Further down the field and team-mate to Bayliss in the Ducati Infostrada team, Ruben Xaus, had powered his way up from his lowly 11th place on the grid to get him into fifth place by lap two. Colin Edwards found himself sitting in third place watching Bayliss getting left behind by the Japanese Aprilia rider, Haga, and receiving rather a lot of early attention from Brit Neil Hodgson on the HM Plant Ducati.

By lap three Haga was really stretching his lead and almost to show that he really as pushing, managed to throw up some dirt on to the track. Ruben Xaus was by this time harrying Hodgson for the fourth place found his way past on this lap. Hodgson fought back, briefly, but his efforts were merely to put him briefly in the grasp of Ben Bostrom.

Haga in this early streak into the lead beat his fastest time around the circuit, but Bayliss kept him in sight, closing in again and letting Haga know that he was there. Behind them Ruben Xaus continued his march to the South African front and muscled his way through past Edwards.
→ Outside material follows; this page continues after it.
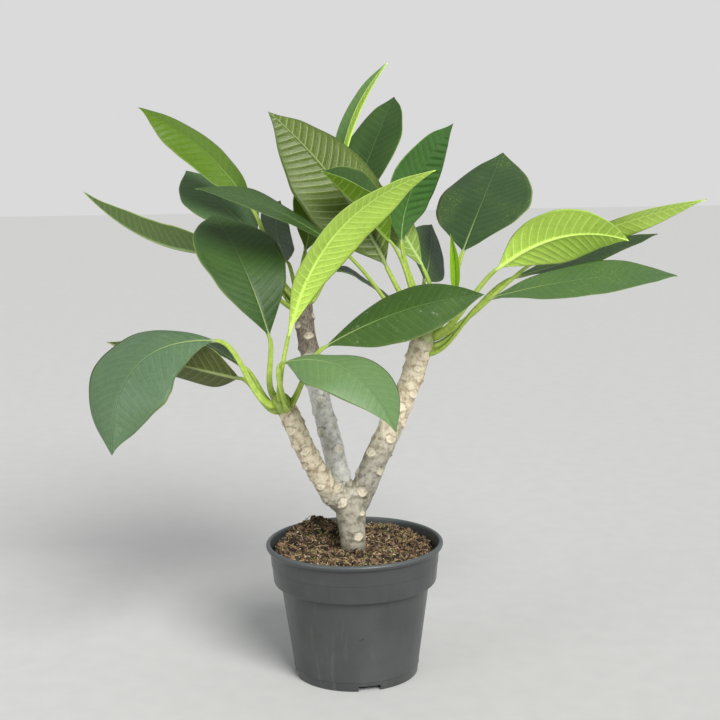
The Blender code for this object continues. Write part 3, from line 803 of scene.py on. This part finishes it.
def foot_of(branch, turn, height):
    """Where a stalk sits on its branch tip, the way it leaves, and the tip's own direction, in mm."""
    centre, way, radius = TIPS[branch]
    way = unit(way)
    flat = np.array([math.cos(math.radians(turn)), math.sin(math.radians(turn)), 0.0])
    out = unit(flat - flat.dot(way) * way)
    base = np.array(centre, float) + way * min(height, 0)
    if height > 0:
        out = unit(out * math.sqrt(radius ** 2 - height ** 2) + way * height)
    return base + out * (radius - 1.2), out, way


def leaf_line(branch, foot, start, middle, point):
    """Points down the stalk and the blade in mm, the share of each down the blade, and the first heading."""
    origin, out, way = foot_of(branch, *foot)
    start, middle, point = (np.array(p, float) for p in (start, middle, point))
    bend = 2 * middle - (start + point) / 2
    reach = 0.9 * np.linalg.norm(start - origin)
    leave, arrive = unit(out + 0.5 * way) * reach, unit(bend - start) * reach
    s = np.linspace(0, 1, STALK_ROWS, endpoint=False)[:, None]
    stalk = ((2 * s ** 3 - 3 * s ** 2 + 1) * origin + (s ** 3 - 2 * s ** 2 + s) * leave
             + (3 * s ** 2 - 2 * s ** 3) * start + (s ** 3 - s ** 2) * arrive)
    t = np.linspace(0, 1, BLADE_ROWS)[:, None]
    blade = (1 - t) ** 2 * start + 2 * t * (1 - t) * bend + t ** 2 * point
    return np.vstack([stalk, blade]), np.concatenate([s[:, 0] - 1, t[:, 0]]), out


def half_outline(share, widest):
    """Outline of half a blade: 0 at its start, 1 where it is widest, 0 at its point."""
    rising = (1 - np.clip((widest - share) / widest, 0, 1) ** 2.1) ** 1.25
    fall = np.clip((share - widest) / (1 - widest), 0, 1)
    return np.where(share < widest, rising, (1 - fall ** 1.9) * (1 - 0.3 * smooth(fall, 0.72, 1.0)))


def leaf_mesh(name, branch, foot, start, middle, point, width, facing, folds, widest, look):
    """A closed leaf with its veins raised below and sunk above, and maps of where it is on the blade."""
    swell, curl = look[2:]
    path, share, out = leaf_line(branch, foot, start, middle, point)
    heading = np.gradient(path, axis=0)
    heading[0] = out
    heading /= np.linalg.norm(heading, axis=1)[:, None]
    up = np.array(facing)[None] - (heading @ np.array(facing))[:, None] * heading
    up /= np.linalg.norm(up, axis=1)[:, None]
    side = np.cross(heading, up)
    length = np.linalg.norm(np.diff(path, axis=0), axis=1).cumsum()
    along = np.concatenate([[0], length]) - length[STALK_ROWS - 1]
    columns = np.linspace(-1, 1, 2 * HALF_COLUMNS + 1)
    across = np.sign(columns) * abs(columns) ** 1.5
    lobe = len(name) * 7 + int(name.split("_")[-1]) * 3.1
    on_blade = np.clip(share, 0, 1)
    margin = [np.array([1 + MARGIN_WAVE * noise.noise((s * 7 + lobe, 3.0 * k, 9.0)) for s in on_blade])
              for k in (1, 2)]
    wide = [width * half_outline(on_blade, place) * edge * (share >= 0)
            for place, edge in zip((widest[1], widest[0]), margin)]
    ripple = [np.array([noise.noise((s * 3.2 + lobe, 5.0 * k, 1.0)) for s in on_blade]) for k in (1, 2)]
    grow = smooth(share, -0.02, 0.05)

    u = across[None, :]
    left = u < 0
    reach = np.where(left, wide[0][:, None], wide[1][:, None])
    fold = np.radians(np.where(left, folds[1], folds[0]))
    x = u * reach
    off = abs(x)
    lane = (along[:, None] - VEIN_SLANT * off - VEIN_BEND * off ** 2) / VEIN_SPACING
    lane = lane + np.where(left, 0.0, VEIN_STAGGER)
    furrow = np.cos(2 * math.pi * lane)
    inner = np.clip(off / 5.0, 0, 1) * (1 - abs(u) ** 6) * smooth(reach, 3.0, 12.0)
    swells = swell * np.where(left, ripple[0][:, None], ripple[1][:, None]) * 2.2 * abs(u) ** 2.2
    curled = curl * abs(u) ** 3 * smooth(on_blade, 0.0, 0.3)[:, None]
    sheet = (swells + curled) * smooth(reach, 2.0, 20.0) - PUCKER.get(name, USUAL_PUCKER) * furrow * inner
    sunk_vein = -0.16 * np.exp(-((1 - furrow) / 0.06)) * inner
    thick = BLADE_THICK * (1 - 0.55 * abs(u))
    rib = STALK[2] * (1 - 0.8 * on_blade)[:, None]
    rib_below = rib * 1.1 * np.sqrt(np.clip(1 - (off / (rib * 1.15)) ** 2, 0, 1)) + 0.3 * np.exp(-(off / 4.0))
    groove = -0.55 * np.exp(-(off / 1.3) ** 2) * (1 - 0.5 * on_blade)[:, None]
    upper = sheet + sunk_vein + groove + 0.5 * thick
    lower = sheet - rib_below - 0.5 * thick - 0.3 * np.exp(-((1 - furrow) / 0.09)) * inner

    clasp = np.exp(-(share + 1) / 0.12)
    stalk_wide = (STALK[1] + (STALK[2] - STALK[1]) * np.clip(share + 1, 0, 1) + (STALK[0] - STALK[1]) * clasp)
    turn = across * math.pi / 2
    round_x = stalk_wide[:, None] * np.sin(turn)[None] * 1.05
    round_up = stalk_wide[:, None] * np.cos(turn)[None] * (0.62 - 0.25 * np.cos(turn)[None] ** 6)
    round_low = -stalk_wide[:, None] * np.cos(turn)[None] * 0.95
    g = grow[:, None]
    fold_x = x * np.cos(fold)
    fold_up = off * np.sin(fold)
    x_all = round_x * (1 - g) + fold_x * g
    upper_all = round_up * (1 - g) + (upper + fold_up) * g
    lower_all = round_low * (1 - g) + (lower + fold_up) * g

    def placed(lateral, vertical):
        return (path[:, None] + lateral[..., None] * side[:, None] + vertical[..., None] * up[:, None]) * MM

    top = placed(x_all, upper_all)
    bottom = placed(x_all, lower_all)[:, 1:-1][:, ::-1]
    points = np.concatenate([top, bottom], axis=1)
    rows, sides = points.shape[:2]
    obj = new_piece(name + "_blade", points.reshape(-1, 3), ring_faces(rows, sides))
    mesh = obj.data

    def around(above, below):
        return np.concatenate([above, below[:, 1:-1][:, ::-1]], axis=1).reshape(-1)

    flat = np.broadcast_to(on_blade[:, None] + np.minimum(share, 0)[:, None], x.shape)
    spread = np.broadcast_to(u, x.shape)
    level = np.ones_like(x)
    level[:, 0] = level[:, -1] = 0.5
    maps = {"across": (spread, spread), "down_blade": (flat, flat), "off_midrib": (off * g, off * g),
            "vein_lane": (lane, lane), "upper": (level, 0 * level)}
    for label, (above, below) in maps.items():
        store(mesh, label, around(above, below))
    return obj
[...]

And when it came it was very easy. Bayliss seemed to just power his way past Noriyuki Haga. The determined Japanese rider kept the battle with Bayliss for a couple of laps but was soon being homed in on by the young Ruben Xaus.
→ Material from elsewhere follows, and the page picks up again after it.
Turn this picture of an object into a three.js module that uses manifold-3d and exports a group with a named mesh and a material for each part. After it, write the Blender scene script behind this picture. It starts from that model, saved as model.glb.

By lap eight the top ten lined up: Bayliss, Haga, Xaus, Edwards, Hodgson, Bostrom, Izutsu, Toseland, Walker and Lavilla. Xaus, continuing his impressive rise through the field, and overtook Haga, seemingly with ease. The front three, Bayliss, Xaus and Haga found themselves with a comfortable gap from the following pack of three who were, in turn, also quite comfortably ahead of the following rabble.

And so the race settled down. Xaus keeping Bayliss honest at the head of the field. The Spaniard looking close enough to make a move but never making any move of any real conviction. Haga was to find his tyres loosing their bite and the streetfighter from the early laps was to fall back through the field, though all credit due, the Japanese rider did not give up any of his positions without a real fight.
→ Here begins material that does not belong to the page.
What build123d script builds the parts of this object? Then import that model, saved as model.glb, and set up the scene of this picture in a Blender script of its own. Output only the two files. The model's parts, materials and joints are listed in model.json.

After the second race Castrol Honda SP2 rider Colin Edwards had said that he was getting bored of being in second place. And in the second race at Kyalami he found his time in the one-from-top place was all too short. As seems to be becoming the case this season it was rather a low-key effort from the Texan. Not quite fast enough to challenge for a whole race at the head of the field, yet certainly fast enough to ensure a podium finish.

The other lead American, Ben Bostrom, was running a curiously subdued effort. A fighting effort in the first couple of the corners and a couple of looks at a pass during the course of the race are not the fighting performance that is expected from the L & M Ducati rider. Neil Hodgson, on the other hand, had a far better race and scored a good fourth place, and it even looked like he might be able to take the battle for the final podium place to Colin Edwards' Honda.

Haga eventually finished in sixth place and had to content himself with playing to the crowd with burnouts and other party pieces on his in lap. Behind him was fellow Japanese rider, Hitoyasu Izutsu, the first four-cylinder rider home on the Kawasaki. Just behind him was young Brit James Toseland on the other HM Plant Ducati.

Chris Walker put on another measured performance to come home in ninth place and must surely be wishing that his Bells Palsy demons hurry up and vanish so he can start riding again like he really wants to. The solitary Suzuki of Spaniard Juan Bautista Borja rounded off the top ten.